# Error 10060 Exchange 2000 SMTP Diag Utility



## mr_blue (Sep 16, 2004)

Hi

I have Exchange 2000 with the latest service packs.
I am having trouble sending mail to certain domains.

I have installed the MS SMTP Diag tool from 

http://www.microsoft.com/downloads/...c7-925d-4a29-bd42-71e8563c80a9&DisplayLang=en

When I run this utility I get the following error

Connecting to the server failed. Error : 10060
Failed to submit mail to mail.domainname.com

However, if I try sending mail to the same recipient using my personal Hotmail account it gets through OK.

In Exchange System Manager I have added an SMTP Connector & changed the setting to send HELO instead of EHLO & left the other settings as default.

Most mail flows through OK, but there are certain domains that will just not accept mail from my server.

Any ideas ?

Thanks


----------



## darren97 (Feb 17, 2005)

If you are having problems sending to certain hosts your domain may not have a reverse dns record setup.

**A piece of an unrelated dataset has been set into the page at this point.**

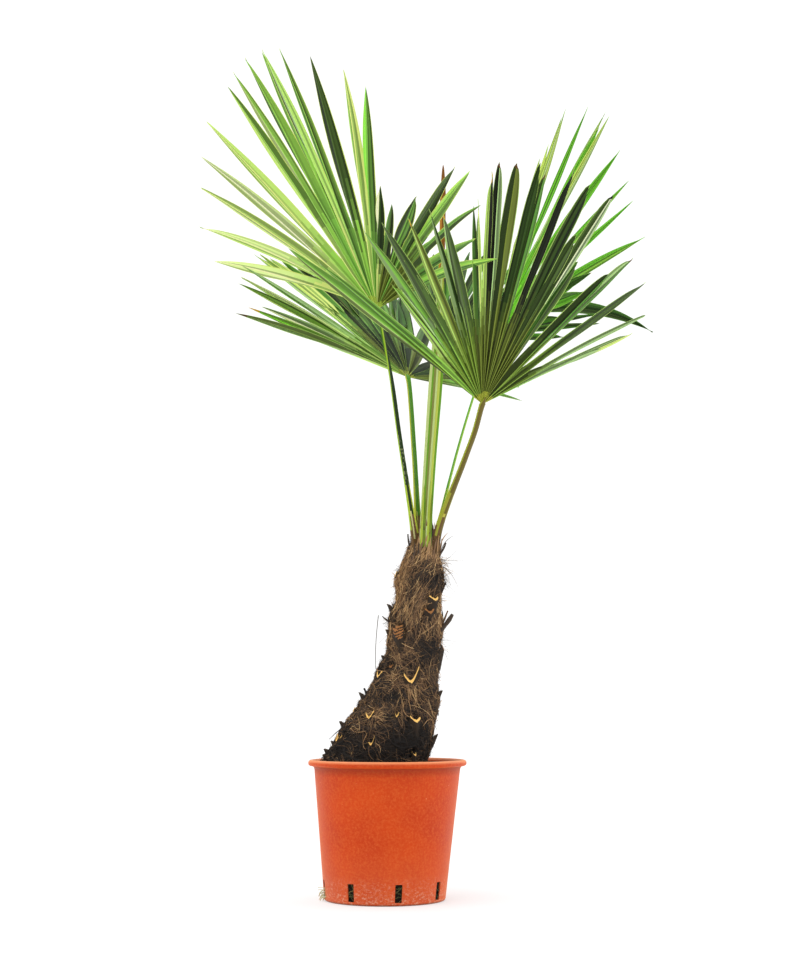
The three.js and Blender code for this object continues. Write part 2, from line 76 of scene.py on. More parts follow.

When you send mail to certain domains the recipients server will perform a reverse lookup on your e-mail, so if you send an e-mail from your exchange server the reverse lookup will expect to find the ip address of your exchange servers external address. There are two ways round this, either contact your isp and ask them to add a ptr entry or use a smart host to send your mail (configurable in the routing group connector)


----------



## mr_blue (Sep 16, 2004)

Darren

If I ask my ISP to create a PTR record does that mean they need to create one using my fixed (external) IP address as provided by them ?
Won't they have one of these already ?

Thanks


----------



## darren97 (Feb 17, 2005)

No, why would they have a ptr record pointing back to your gateway? Just because they provide the ip address doesn't mean there's a ptr record for your domain. Have a look at www.dnsreport.com and put your domain in there, it will show you what is listed for you. If your mx record points to mail.yourdomain.com (for example) and the ip address for that A record is 50.50.50.50 then someone performing a reverse lookup would expect to see 50.50.50.50.in-addr.arpa mail.yourdomain.com. The other alternative is to use your isp's smtp server as your smart host. Because they are your isp they should have no problems with you relaying off of them. Worth checking with them though in case they need to add your domain to their list of acceptable domains. We've had to do that before because we used to use BT as our ISP and they wouldn't create a ptr record for us.
Good luck, let me know how you get on.


----------